When renewing your car insurance, you probably shop around to see if you’re getting the best deal. If the quotes come in at or around the same price, you might dig a little deeper into the detail. I certainly do. I like to make savings where I can, because then I can spend those savings on things rather more exciting and entertaining than car insurance.

I check the policy detail. Where is the car kept overnight? Is it alarmed? How is it used? I even look at the excess payable on each claim. I’ve had my Range Rover for over eight years and I know I can get most parts at very low cost second hand or from online spares specialists and my local mechanic can fit them at rates well below those demanded by the main dealer. I don’t need insurance for that, and if I’m involved in a minor scrape, I’ll sort it out myself to avoid pushing my premiums up.

Therefore, when it comes to looking at the excess I’m willing to pay on any claims I actually do make, I push it as high as the insurance company will allow. That drives my premiums down, and because I’m a careful driver and I can afford to sort out any minor scrapes myself, I save significant amounts over the years.

In short, I carefully assess exactly how much cover I need, and make sure I’m not buying cover where it’s not necessary.

Don’t need it? Don’t buy it!

Similar principles apply to networks. Take a look at your telephone and technical support. This is an area in which many businesses have much more wide-ranging cover than they actually need. Of course, for some parts of your network you may well need such support, especially if you aren’t always around and your team aren’t as technically proficient as you. Indeed, a few years ago, when money was less of an issue than it is today, it was commonplace for telephone support to be included in every hardware support contract.

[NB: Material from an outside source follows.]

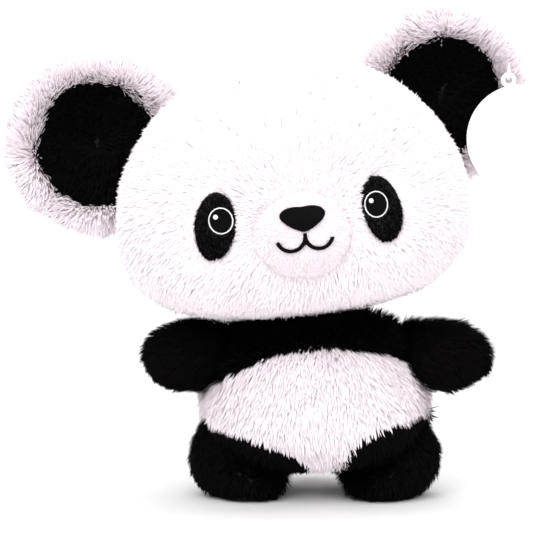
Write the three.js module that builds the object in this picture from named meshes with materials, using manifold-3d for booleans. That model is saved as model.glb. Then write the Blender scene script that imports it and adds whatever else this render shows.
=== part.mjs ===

Finances are rather tighter nowadays, though. I speak on a regular basis with network managers from a wide variety of sectors, and the common story from all at present is that budgets are under pressure, frozen or even cut. They have hardly any room for manoeuvre, and when that unexpected (and unplanned) requirement arises, they find themselves having to go to great lengths to justify the additional expenditure. When the network is down and the phone is ringing off the hook, that’s not good.

Cut cost, not value

It makes good sense, then, to evaluate carefully exactly what does, and what does not require telephone support. For much of your network, a simple break-fix contract may be entirely sufficient. Pull together a list of everything that needs hardware cover but doesn’t warrant telephone support. Technologies such as routers and switches aren’t the rocket science they used to be, and where you don’t need telephone support, there’s precious little point in buying it. Doing so adds significant cost but no value: move such devices onto straightforward break-fix support.

Take your list to your maintenance supplier and ask for a reduced quote in the light of the reduced telephone support: on some devices the saving could be as much as 50%.

So this month’s money-saving tip is this: don’t just renew your maintenance contracts each year. Scrutinise them. Check that you’re with the supplier who can give you the best deal, make sure they’re giving you the best deal, and be ruthless in pulling out of the contract any support that you don’t actually need. Remember: if it’s old and you’re familiar with it, it should cost you less to maintain.